I expect the Big Event of the week to be Friday morning’s report of the November jobs numbers.
The Dow Jones Industrial Average rose more than 2% last week. The Nasdaq Composite and the Standard & Poor’s 500 rose more than 1%. Both the S&P 500 and Dow Jones ended November at all-time highs.
A ”good” jobs report, which is likely in my opinion, will keep the records coming for at least another week–until the usual Fed meeting jitters set in on the run up to the central bank’s meeting on December 18.

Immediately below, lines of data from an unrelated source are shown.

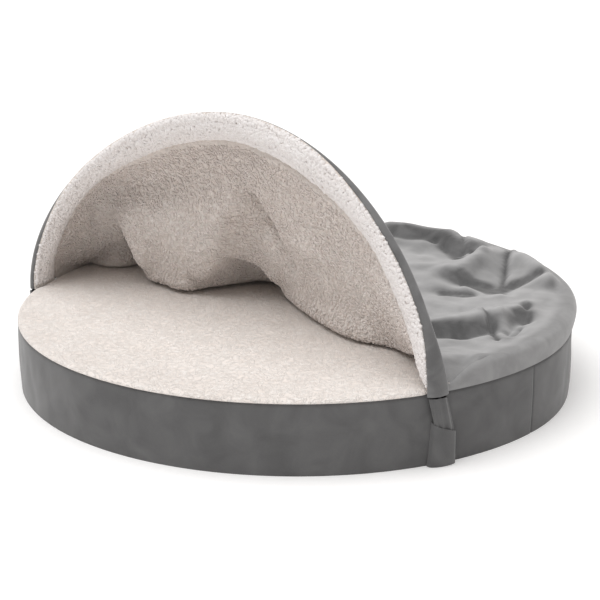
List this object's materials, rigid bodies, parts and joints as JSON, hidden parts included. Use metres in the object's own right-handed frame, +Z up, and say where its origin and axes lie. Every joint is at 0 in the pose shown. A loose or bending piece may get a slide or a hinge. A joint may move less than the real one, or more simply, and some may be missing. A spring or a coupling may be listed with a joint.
{
  "type": "hooded pet bed and hoop",
  "caption": "Round filled pet bed with a sherpa top and a suede blanket hood held open by a sprung hoop, so that a pet can burrow under it.",
  "frame": {"origin": "on the ground under the middle of the round bed", "axes": "+Z up, the hood opens towards -Y, the hoop's two ends stand at -X and +X"},
  "size_m": [0.8888, 0.8888, 0.4409],
  "materials": {
    "sherpa": "deep cream sherpa pile",
    "suede": "matt grey brushed suede cloth",
    "base_cloth": "plain matt grey cloth",
    "rod": "dark, smooth"
  },
  "bodies": {
    "root": {"mattress": "base_cloth", "seat_panel": "sherpa", "band_back": "suede", "band_front": "suede", "hood_cover": "suede", "hood_lining": "sherpa", "hoop_rod": "rod", "rod_sleeve_left": "suede", "rod_sleeve_right": "suede", "pocket_left": "suede", "pocket_right": "suede"}
  },
  "joints": []
}
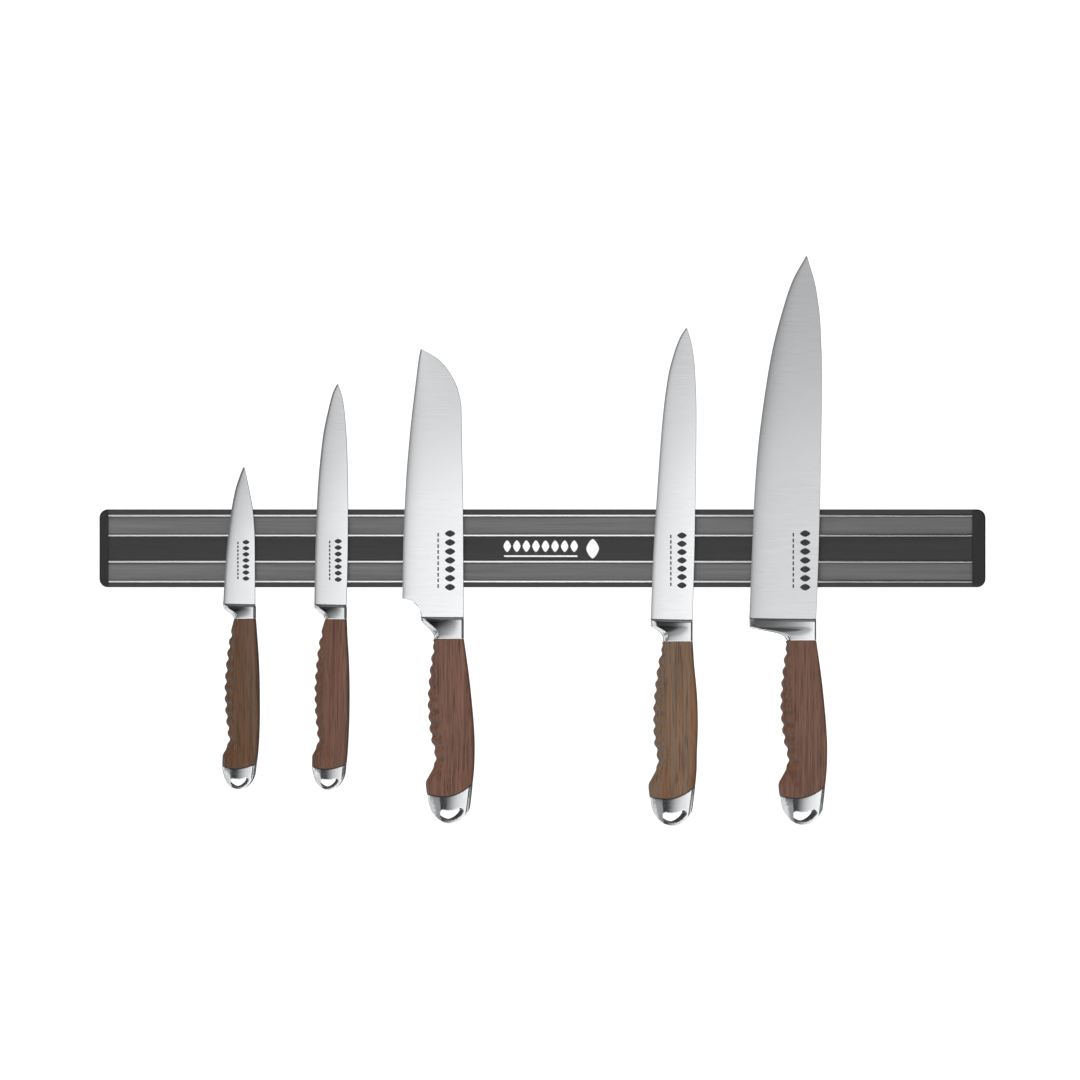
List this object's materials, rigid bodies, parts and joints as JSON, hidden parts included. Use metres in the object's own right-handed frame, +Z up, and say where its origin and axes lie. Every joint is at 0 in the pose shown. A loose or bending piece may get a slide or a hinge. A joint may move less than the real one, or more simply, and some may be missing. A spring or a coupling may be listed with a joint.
{
  "type": "magnetic knife rack with knives",
  "caption": "Wall-mounted double-row magnetic bar holding kitchen knives point up; each knife pulls straight off and has a forged blade, bolster, wooden grip and steel butt.",
  "frame": {"origin": "middle of the rack's flat back face, which lies against the wall", "axes": "+X along the rack to the right, +Z up, +Y into the wall, so the knives face -Y"},
  "size_m": [0.5, 0.0282, 0.3212],
  "materials": {
    "rack_plastic": "satin",
    "cap_plastic": "satin",
    "fascia_black": "satin",
    "cover_grey": "satin",
    "pole_steel": "satin",
    "ferrite": "matte",
    "blade_steel": "satin",
    "bolster_steel": "polished",
    "butt_steel": "polished",
    "tang_steel": "matte",
    "walnut_paring": "satin",
    "walnut_utility": "satin",
    "walnut_santoku": "satin",
    "walnut_carving": "satin",
    "walnut_chef": "satin"
  },
  "bodies": {
    "rack": {"rack_body": "rack_plastic", "end_cap_left": "cap_plastic", "end_cap_right": "cap_plastic", "pole_rail_1": "pole_steel", "pole_rail_2": "pole_steel", "pole_rail_3": "pole_steel", "pole_rail_4": "pole_steel", "magnet_row_upper": "ferrite", "magnet_row_lower": "ferrite", "magnet_cover_upper": "cover_grey", "magnet_cover_lower": "cover_grey", "center_strip": "fascia_black"},
    "paring_knife": {"paring_blade": "blade_steel", "paring_bolster": "bolster_steel", "paring_tang": "tang_steel", "paring_grip": "walnut_paring", "paring_butt": "butt_steel"},
    "utility_knife": {"utility_blade": "blade_steel", "utility_bolster": "bolster_steel", "utility_tang": "tang_steel", "utility_grip": "walnut_utility", "utility_butt": "butt_steel"},
    "santoku_knife": {"santoku_blade": "blade_steel", "santoku_bolster": "bolster_steel", "santoku_tang": "tang_steel", "santoku_grip": "walnut_santoku", "santoku_butt": "butt_steel"},
    "carving_knife": {"carving_blade": "blade_steel", "carving_bolster": "bolster_steel", "carving_tang": "tang_steel", "carving_grip": "walnut_carving", "carving_butt": "butt_steel"},
    "chef_knife": {"chef_blade": "blade_steel", "chef_bolster": "bolster_steel", "chef_tang": "tang_steel", "chef_grip": "walnut_chef", "chef_butt": "butt_steel"}
  },
  "joints": [
    {"name": "paring_pull", "type": "slide", "parent": "rack", "child": "paring_knife", "axis": [0, -1, 0], "range_m": [0, 0.12]},
    {"name": "utility_pull", "type": "slide", "parent": "rack", "child": "utility_knife", "axis": [0, -1, 0], "range_m": [0, 0.12]},
    {"name": "santoku_pull", "type": "slide", "parent": "rack", "child": "santoku_knife", "axis": [0, -1, 0], "range_m": [0, 0.12]},
    {"name": "carving_pull", "type": "slide", "parent": "rack", "child": "carving_knife", "axis": [0, -1, 0], "range_m": [0, 0.12]},
    {"name": "chef_pull", "type": "slide", "parent": "rack", "child": "chef_knife", "axis": [0, -1, 0], "range_m": [0, 0.12]}
  ]
}
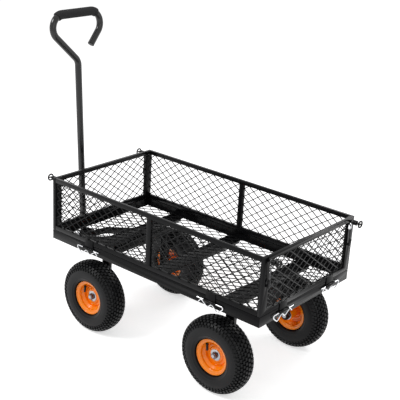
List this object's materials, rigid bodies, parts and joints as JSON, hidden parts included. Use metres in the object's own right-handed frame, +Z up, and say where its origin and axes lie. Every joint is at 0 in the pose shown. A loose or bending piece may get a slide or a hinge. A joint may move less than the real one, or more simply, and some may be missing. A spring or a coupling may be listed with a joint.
{
  "type": "garden cart",
  "caption": "Low garden cart with a mesh deck, fold-down latched mesh sides, a turntable steering axle, air tyres on dished rims and a tilting loop pull handle.",
  "frame": {"origin": "on the ground, midway between the cart's front and rear reach and midway between its sides", "axes": "+X towards the tail, -X towards the pull handle, +Y towards the right-hand side of somebody who faces the way the cart is pulled, +Z up"},
  "size_m": [1.1412, 0.5224, 1.086],
  "materials": {
    "frame_steel": "satin black powder coat",
    "mesh_steel": "satin black powder coat on expanded steel",
    "zinc": "bright zinc plate",
    "handle_steel": "gloss black powder coat",
    "foam": "dark grey foam",
    "plug": "black plastic",
    "pin_black": "black",
    "cord": "grey coated cord with a black crimp",
    "rim_orange": "gloss orange",
    "tyre_rubber": "matte black rubber",
    "valve_rubber": "black rubber"
  },
  "bodies": {
    "bed": {"bed_frame": "frame_steel", "floor_mesh": "mesh_steel", "cross_members": "frame_steel", "spring_clips": "zinc", "rear_axle_frame": "frame_steel", "rear_axles": "zinc", "rear_axle_nuts": "zinc", "turntable_plate": "frame_steel", "thrust_washer": "zinc", "kingpin": "zinc", "kingpin_nut": "zinc"},
    "front_truck": {"steering_plate": "frame_steel", "front_axle_frame": "frame_steel", "front_axles": "zinc", "front_axle_nuts": "zinc", "tongue": "frame_steel", "tongue_bolt": "zinc", "tongue_nut": "zinc"},
    "handle": {"handle_tube": "handle_steel", "handle_grip": "foam", "handle_plug": "plug"},
    "left_side": {"left_side_frame": "frame_steel", "left_keepers": "frame_steel", "left_side_mesh": "mesh_steel"},
    "right_side": {"right_side_frame": "frame_steel", "right_keepers": "frame_steel", "right_side_mesh": "mesh_steel"},
    "front_side": {"front_side_frame": "frame_steel", "front_side_mesh": "mesh_steel", "front_dome_bolt": "zinc", "lanyard_fl": "cord", "lanyard_fr": "cord"},
    "rear_side": {"rear_side_frame": "frame_steel", "rear_side_mesh": "mesh_steel", "rear_dome_bolt": "zinc", "lanyard_rl": "cord", "lanyard_rr": "cord"},
    "pin_fl": {"latch_pin_fl": "pin_black"},
    "pin_fr": {"latch_pin_fr": "pin_black"},
    "pin_rl": {"latch_pin_rl": "pin_black"},
    "pin_rr": {"latch_pin_rr": "pin_black"},
    "wheel_fl": {"tyre_fl": "tyre_rubber", "rim_fl": "rim_orange", "valve_fl": "valve_rubber", "bearings_fl": "zinc"},
    "wheel_fr": {"tyre_fr": "tyre_rubber", "rim_fr": "rim_orange", "valve_fr": "valve_rubber", "bearings_fr": "zinc"},
    "wheel_rl": {"tyre_rl": "tyre_rubber", "rim_rl": "rim_orange", "valve_rl": "valve_rubber", "bearings_rl": "zinc"},
    "wheel_rr": {"tyre_rr": "tyre_rubber", "rim_rr": "rim_orange", "valve_rr": "valve_rubber", "bearings_rr": "zinc"}
  },
  "joints": [
    {"name": "steering", "type": "hinge", "parent": "bed", "child": "front_truck", "pos_m": [-0.23406, 0, 0.2935], "axis": [0, 0, 1], "range_deg": [-40, 40]},
    {"name": "handle_tilt", "type": "hinge", "parent": "front_truck", "child": "handle", "pos_m": [-0.50406, 0, 0.226], "axis": [0, -1, 0], "range_deg": [0, 98]},
    {"name": "left_side_fold", "type": "hinge", "parent": "bed", "child": "left_side", "pos_m": [0.06594, -0.256, 0.326], "axis": [1, 0, 0], "range_deg": [0, 90]},
    {"name": "right_side_fold", "type": "hinge", "parent": "bed", "child": "right_side", "pos_m": [0.06594, 0.256, 0.326], "axis": [-1, 0, 0], "range_deg": [0, 90]},
    {"name": "rear_side_fold", "type": "hinge", "parent": "bed", "child": "rear_side", "pos_m": [0.53694, 0, 0.326], "axis": [0, 1, 0], "range_deg": [0, 90]},
    {"name": "front_side_fold", "type": "hinge", "parent": "bed", "child": "front_side", "pos_m": [-0.40506, 0, 0.326], "axis": [0, -1, 0], "range_deg": [0, 24]},
    {"name": "pin_slide_fl", "type": "slide", "parent": "front_side", "child": "pin_fl", "axis": [-1, 0, 0], "range_m": [0, 0.018]},
    {"name": "pin_slide_fr", "type": "slide", "parent": "front_side", "child": "pin_fr", "axis": [-1, 0, 0], "range_m": [0, 0.018]},
    {"name": "pin_slide_rl", "type": "slide", "parent": "rear_side", "child": "pin_rl", "axis": [1, 0, 0], "range_m": [0, 0.018]},
    {"name": "pin_slide_rr", "type": "slide", "parent": "rear_side", "child": "pin_rr", "axis": [1, 0, 0], "range_m": [0, 0.018]},
    {"name": "wheel_spin_fl", "type": "hinge", "parent": "front_truck", "child": "wheel_fl", "pos_m": [-0.21506, -0.217, 0.13], "axis": [0, 1, 0], "continuous": true},
    {"name": "wheel_spin_fr", "type": "hinge", "parent": "front_truck", "child": "wheel_fr", "pos_m": [-0.21506, 0.217, 0.13], "axis": [0, 1, 0], "continuous": true},
    {"name": "wheel_spin_rl", "type": "hinge", "parent": "bed", "child": "wheel_rl", "pos_m": [0.35594, -0.217, 0.13], "axis": [0, 1, 0], "continuous": true},
    {"name": "wheel_spin_rr", "type": "hinge", "parent": "bed", "child": "wheel_rr", "pos_m": [0.35594, 0.217, 0.13], "axis": [0, 1, 0], "continuous": true}
  ]
}
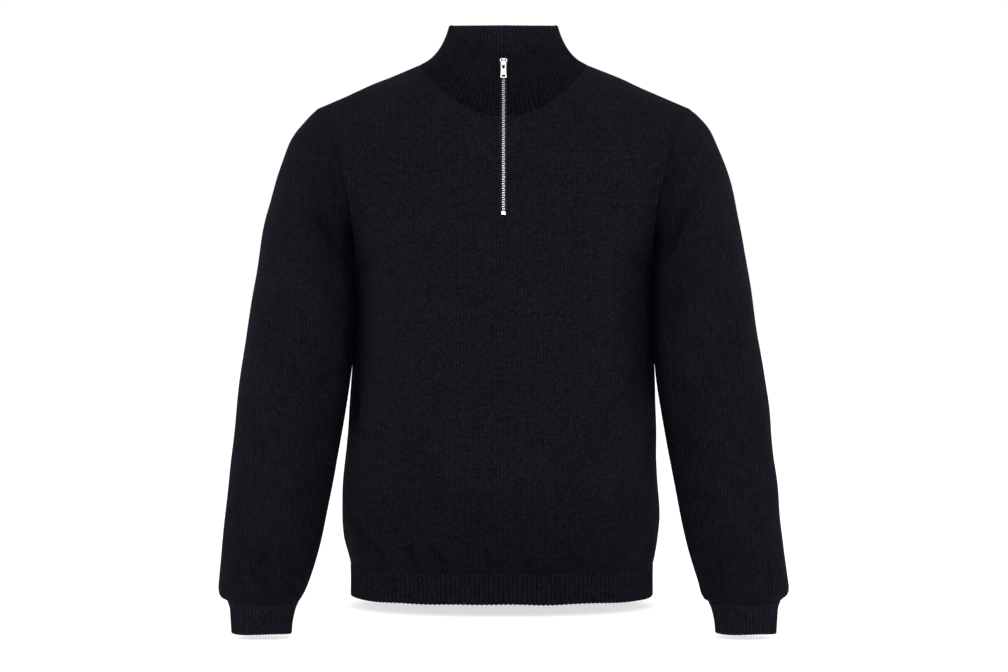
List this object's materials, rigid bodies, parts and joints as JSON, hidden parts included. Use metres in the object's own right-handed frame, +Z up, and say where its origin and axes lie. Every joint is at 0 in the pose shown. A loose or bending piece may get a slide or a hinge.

What would a good report look like? It would show a strong rebound from October’s shockingly low number of new jobs. And at the same time it would show that the labor market continues to cool, maybe by showing a slight uptick in the unemployment rate. Impossible to get both, you say! No, not when you remember that the figure on jobs and the figure on the unemployment rate come from two different surveys that can move in seemingly contradictory directions.
Economists expect that the November report will show that the U.S. economy labor added 200,000 jobs in the month, up from the 12,000 monthly job additions in October. And that the unemployment rate will inch up is expected to 4.2% from 4.1%.
As of Friday, markets were pricing in a 66% chance that the Fed cuts rates at its final meeting of the year on Dec. 18, according to the CME FedWatch Tool. Further out, markets are pricing in two more rate cuts over the next year. I think that the market will be disappointed in 2025 because the Fed will cut only once, and maybe not at all as it tries to forecast what President-elect Donald Trump’s tax cuts and tariffs will do to growth and inflation.